-- Start Dataset extract --

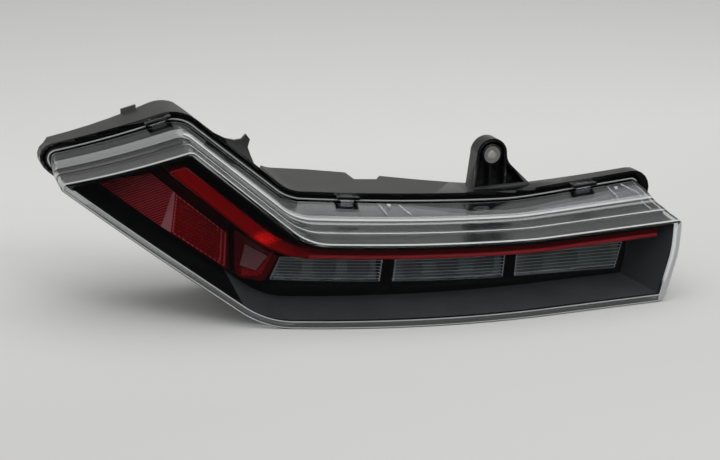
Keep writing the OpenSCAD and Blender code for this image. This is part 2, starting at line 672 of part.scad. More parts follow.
// Block that follows the flange line, between two x, two offsets and two depths
module brick(xa, xb, oa, ob, da, db) {
    p = [for (d = [da, db]) for (q = [[xa, oa], [xb, oa], [xb, ob], [xa, ob]])
        [q[0], sweep_y(q[0]) + d, top_z(flange, q[0]) + q[1]]];
    polyhedron(points = p, faces = [[0, 2, 1], [0, 3, 2], [4, 5, 6], [4, 6, 7],
        [0, 1, 5], [0, 5, 4], [1, 2, 6], [1, 6, 5], [2, 3, 7], [2, 7, 6], [3, 0, 4], [3, 4, 7]]);
}
// Snap tongues: x of the middle and width
TONGUES = [[peak_x - 11.5, 17], [bend_at + 42.5, 16], [bar_right - 57.5, 19]];
tongue_t = 2.2;
module tongue(x, w) {
    lo = lip + fit;
    hi = lo + tongue_t;
    front = skirt_d - 7;
    brick(x - w / 2, x - w / 2 + 3, lo, hi, front, groove_front + 0.5);
    brick(x + w / 2 - 3, x + w / 2, lo, hi, front, groove_front + 0.5);
    brick(x - w / 2, x + w / 2, lo, hi, front - 0.01, front + 2.2);
    brick(x - w / 2, x + w / 2, lo, groove_out + rim_t - 0.3, groove_front - 1, groove_front + 1.5);
}

// Rear studs as x, z
STUDS = [[40, 40], [bar_right - 32.5, 44]];
stud_boss_r = stud_dia / 2 + 5;
boss_stand = 4;
stud_seat = 9;
module mounting_studs() {
    color("silver") for (s = STUDS) translate([s[0], boss_end(s[0], stud_boss_r, boss_stand), s[1]])
    rotate([-90, 0, 0]) {
        translate([0, 0, -stud_seat]) cylinder(d = stud_dia, h = stud_seat + stud_len);
        cylinder(d = stud_dia + 6, h = 1.5);
    }
}
pin_x = -172;
pin_z = tip_z + 10;
pin_r = 4;
pin_len = 14;
// Low boss under the locating pin and under the breather nozzle
low_boss_r = 7;
low_stand = 1;

// Harness socket on a flat pad of the rear wall
pad_w = 50;
pad_h = 34;
pad_t = 3;
sock_z = 38;
sock_x = post_xz[1][0] + post_boss_r + 1.3 + pad_w / 2;
sock_w = 26;
sock_h = 12;
pad_y = max(rear_y(sock_x - pad_w / 2), rear_y(sock_x + pad_w / 2)) + pad_t;
module pad() {
    in_y = min(rear_y(sock_x - pad_w / 2), rear_y(sock_x + pad_w / 2)) - wall;
    translate([sock_x - pad_w / 2, in_y, sock_z - pad_h / 2]) cube([pad_w, pad_y - in_y, pad_h]);
}
module socket_body(off) {
    cube([sock_w + 2 * off, 60, sock_h + 2 * off], center = true);
}
shroud_len = 15;
PIN_ROWS = [-2.5, 2.5];
PIN_COLS = [-7.5, -2.5, 2.5, 7.5];
module harness_socket() {
    color("#303030") translate([sock_x, pad_y, sock_z]) difference() {
        union() {
            translate([-sock_w / 2, -8, -sock_h / 2]) cube([sock_w, 8 + shroud_len, sock_h]);
            translate([-sock_w / 2 - 3, 0, -sock_h / 2 - 3]) cube([sock_w + 6, 2, sock_h + 6]);
            translate([-4, 2, sock_h / 2]) cube([8, shroud_len - 2, 1.6]);
        }
        translate([-sock_w / 2 + 1.6, 2.5, -sock_h / 2 + 1.6])
        cube([sock_w - 3.2, shroud_len, sock_h - 3.2]);
        for (x = PIN_COLS) for (z = PIN_ROWS) translate([x - 0.6, -10, z - 0.6]) cube([1.2, 14, 1.2]);
    }
}
module socket_pins() {
    color("gold") translate([sock_x, pad_y, sock_z])
    for (x = PIN_COLS) for (z = PIN_ROWS) translate([x - 0.5, -11, z - 0.5]) cube([1, 19, 1]);
}
module body_gasket() {
    color("#282828") translate([sock_x, pad_y, sock_z]) difference() {
        translate([-pad_w / 2 + 1, 0, -pad_h / 2 + 1]) cube([pad_w - 2, 5, pad_h - 2]);
        translate([-sock_w / 2 - 5, -1, -sock_h / 2 - 4.5]) cube([sock_w + 10, 8, sock_h + 9]);
    }
}

// Breather: a nozzle on the rear wall under a soft cap
vent_x = (STUDS[0][0] + post_xz[1][0]) / 2;
vent_z = 30;
vent_r = 4;
vent_len = 8;
vent_y = boss_end(vent_x, low_boss_r, low_stand);
module vent_cap() {
    color("black") translate([vent_x, vent_y + fit, vent_z]) rotate([-90, 0, 0]) difference() {
        union() {
            cylinder(r = vent_r + 2, h = vent_len);
            translate([0, 0, 3]) cylinder(r = vent_r + 5, h = vent_len - 1.5);
        }
        translate([0, 0, -1]) cylinder(r = vent_r + 0.1, h = vent_len + 1.2);
        translate([0, 0, -0.01]) cylinder(r = vent_r + 0.6, h = 0.8);
    }
}

module outer_lens() {
    color("lightgray", 0.4) union() {
        lens_shell();
        for (t = TONGUES) brick(t[0] - t[1] / 2 + 3.4, t[0] + t[1] / 2 - 3.4, -0.8, lip + fit + tongue_t,
            skirt_d - 4, skirt_d + 0.6);
    }
}

module housing() {
    color("dimgray") difference() {
        union() {
            tub();
            ear();
            for (t = TONGUES) tongue(t[0], t[1]);
            for (i = [0:2]) for (u = screw_u(i)) board_boss(win_a(i), win_b(i), u, screw_z);
            board_boss(stop_a, stop_b, 0, screw_z);
            for (p = post_xz) post_boss(p);
            for (s = STUDS) rear_boss(s[0], s[1], stud_boss_r, boss_stand);
            rear_boss(pin_x, pin_z, low_boss_r, low_stand);
            translate([pin_x, boss_end(pin_x, low_boss_r, low_stand) - 1, pin_z]) rotate([-90, 0, 0])
            cylinder(r = pin_r, h = pin_len + 1);
            pad();
            rear_boss(vent_x, vent_z, low_boss_r, low_stand);
            translate([vent_x, vent_y - 1, vent_z]) rotate([-90, 0, 0])
            cylinder(r = vent_r, h = vent_len + 1);
            diagonal_web();
            brick(tab_x - tab_w / 2, tab_x + tab_w / 2, groove_out, groove_out + rim_t + 4,
                shelf_d(tab_x) - 3, shelf_d(tab_x));
            for (x = GUSSETS) gusset(x);
            for (x = BACK_RIBS) back_rib(x);
        }
        translate([ear_x, ear_y - 5, ear_z]) rotate([-90, 0, 0]) cylinder(r = bush_r + 0.05, h = 30);
        for (s = STUDS) translate([s[0], boss_end(s[0], stud_boss_r, boss_stand) - stud_seat, s[1]])
        rotate([-90, 0, 0]) cylinder(d = stud_dia + 0.1, h = 30);
        translate([sock_x, pad_y, sock_z]) socket_body(fit);
        translate([vent_x, vent_y - 30, vent_z]) rotate([-90, 0, 0]) cylinder(r = vent_r - 1.5, h = 60);
        for (p = post_xz) translate([p[0], sweep_y(p[0]) + post_end - 1, p[1]]) rotate([-90, 0, 0])
        cylinder(r = screw_r + 0.2, h = 90);
        shelf_notch();
    }
}
// Web that stands on the rim along the diagonal and ends in a hooked tip
web_l = peak_x + 26;
web_r = bend_at - 18.5;
tip_at = bend_at - 24.5;
tip_up = 18;
module diagonal_web() {
    d = groove_back;
    y0 = sweep_y(tip_at) + d - 1;
    fin([[web_l, rim_z(web_l) - 2.5], [web_r, rim_z(web_r) - 2.5], [web_r, rim_z(web_r) - 0.5],
        [web_r - 3, rim_z(web_r) + 7], [tip_at + 1, rim_z(tip_at) + 8],
        [tip_at + 2.8, rim_z(tip_at) + 14], [tip_at, rim_z(tip_at) + tip_up],
        [tip_at - 3.5, rim_z(tip_at) + 14.5], [tip_at - 9, rim_z(tip_at - 9) + 6.5],
        [tip_at - 16, rim_z(tip_at - 16) + 2.5], [web_l, rim_z(web_l)]], y0, 3.2);
}
// Tab on the wing's shelf
tab_x = peak_x - 23.5;
tab_w = 10;
// Notch in the back edge of the shelf, square on its left and slanted on its right
notch_l = bend_at + 63;
notch_w = 17;
notch_d = 103;
module shelf_notch() {
    y0 = sweep_y(notch_l + notch_w / 2) + notch_d;
    translate([0, 0, rim_z(notch_l) - 8]) linear_extrude(14)
    polygon([[notch_l, y0], [notch_l + notch_w, y0 - 3.5], [notch_l + notch_w + 40, y0 + 60],
        [notch_l, y0 + 60]]);
}
// Gussets between the shelf and the tub, by x
rib_w = 2;
GUSSETS = [for (i = [0:4]) bend_at + 10 + i * 25, for (i = [0:2]) tip_x + 26 + i * 19];
function roof_z(x, o) = top_z(pushed(flange, o), x);
module gusset(x) {
    y0 = sweep_y(x) + groove_back + wall - 1;
    y1 = sweep_y(x) + min(shelf_d(x) - 3, back_d(x) - 2);
    top = roof_z(x, groove_out + rim_t / 2);
    translate([x + rib_w / 2, 0, 0]) rotate([0, -90, 0]) linear_extrude(rib_w)
    polygon([[top, y0], [top, y1], [roof_z(x, -back_in - wall / 2), y1],
        [roof_z(x, -groove_in - wall / 2), y0]]);
}
// Upright ribs on the rear wall of the wing and of the bend
BACK_RIBS = [for (i = [0:5]) tip_x + 43.5 + i * 22];
rib_out = 4;
module back_rib(x) {
    z0 = low_z(back, x) + 7;
    translate([x - rib_w / 2, rear_y(x) - wall / 2, z0])
    cube([rib_w, wall / 2 + rib_out, min(top_z(back, x), top_z(back, x + rib_w)) - 7 - z0]);
}
board_boss_r = 3.6;
// Screw boss from the rear wall to the back of a board
module board_boss(xa, xb, u, z) {
    v = board_y + board_t + 0.2;
    reach = chord_reach(xa, xb, mod_d, u);
    on_chord(xa, xb, mod_d) translate([u, v, z]) rotate([-90, 0, 0]) difference() {
        cylinder(r = board_boss_r, h = reach - v + 1.6);
        translate([0, 0, -1]) cylinder(r = screw_r, h = 13);
    }
}
module post_boss(p) {
    y0 = sweep_y(p[0]) + post_end + 0.2;
    end = boss_end(p[0], post_boss_r, post_stand);
    translate([p[0], y0, p[1]]) rotate([-90, 0, 0]) cylinder(r = post_boss_r, h = end - y0);
}
module bezel_screws() {
    color("gainsboro") for (p = post_xz) translate([p[0], boss_end(p[0], post_boss_r, post_stand), p[1]])
    rotate([0, 0, 180]) self_tapper(boss_end(p[0], post_boss_r, post_stand) - sweep_y(p[0]) - post_end + 7);
}

housing();
outer_lens();
lens_seal();
bezel();
light_blade();
reflex_reflector();
reflex_carrier();
stop_lens();
signal_pane(0);  // signal_pane_left
signal_pane(1);  // signal_pane_middle
signal_pane(2);  // signal_pane_right
reflector_cup(0);  // reflector_left
reflector_cup(1);  // reflector_middle
reflector_cup(2);  // reflector_right
stop_reflector();
board(0);  // board_left
board(1);  // board_middle
board(2);  // board_right
stop_board();
light_sources();
board_screws();
bezel_screws();
mounting_bush();
mounting_studs();
harness_socket();
socket_pins();
body_gasket();
vent_cap();
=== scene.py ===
"""Looks for a wrap-around tail light cluster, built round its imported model.

Lengths are in millimetres and become metres only when a mesh is made. X runs along the lamp,
Y into the car body and Z up. The lens faces -Y and sweeps back towards the wing on the left.
"""

import math

import bpy
import bmesh
import numpy as np
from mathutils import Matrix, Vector


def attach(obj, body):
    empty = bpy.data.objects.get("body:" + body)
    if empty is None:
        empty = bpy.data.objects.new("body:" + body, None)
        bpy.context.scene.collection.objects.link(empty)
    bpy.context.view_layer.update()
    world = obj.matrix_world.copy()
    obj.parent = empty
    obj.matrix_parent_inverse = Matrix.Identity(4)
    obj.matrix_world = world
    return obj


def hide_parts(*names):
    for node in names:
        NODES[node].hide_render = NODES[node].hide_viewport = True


MM = 0.001

# Plan sweep of the face
FRONT_Y = -104.0
BEND_X, BEND_R = 112.0, 460.0
WING_X, WING_R = -158.0, 230.0

# Corners of the lens face as x, z and radius, counter-clockwise from the wing's left tip
TIP, FOOT, RIGHT_FOOT, RIGHT_MID, TOP_RIGHT, TOP_MID, BEND, PEAK = range(8)
FACE = np.array([
    [-226.5, 98.0, 4.0],
    [-94.0, 0.0, 60.0],
    [212.0, 0.0, 7.0],
    [223.0, 38.4, 80.0],
    [224.5, 64.0, 3.5],
    [105.0, 61.5, 400.0],
    [-62.0, 65.5, 40.0],
    [-137.5, 132.5, 6.0],
])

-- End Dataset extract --

* Given problem
Begin with the line containing "light_sources();", end with the line containing "obj.parent = empty", and transcribe exactly every line in that span, with nothing added.

* Response for this exercise
light_sources();
board_screws();
bezel_screws();
mounting_bush();
mounting_studs();
harness_socket();
socket_pins();
body_gasket();
vent_cap();
=== scene.py ===
"""Looks for a wrap-around tail light cluster, built round its imported model.

Lengths are in millimetres and become metres only when a mesh is made. X runs along the lamp,
Y into the car body and Z up. The lens faces -Y and sweeps back towards the wing on the left.
"""

import math

import bpy
import bmesh
import numpy as np
from mathutils import Matrix, Vector


def attach(obj, body):
    empty = bpy.data.objects.get("body:" + body)
    if empty is None:
        empty = bpy.data.objects.new("body:" + body, None)
        bpy.context.scene.collection.objects.link(empty)
    bpy.context.view_layer.update()
    world = obj.matrix_world.copy()
    obj.parent = empty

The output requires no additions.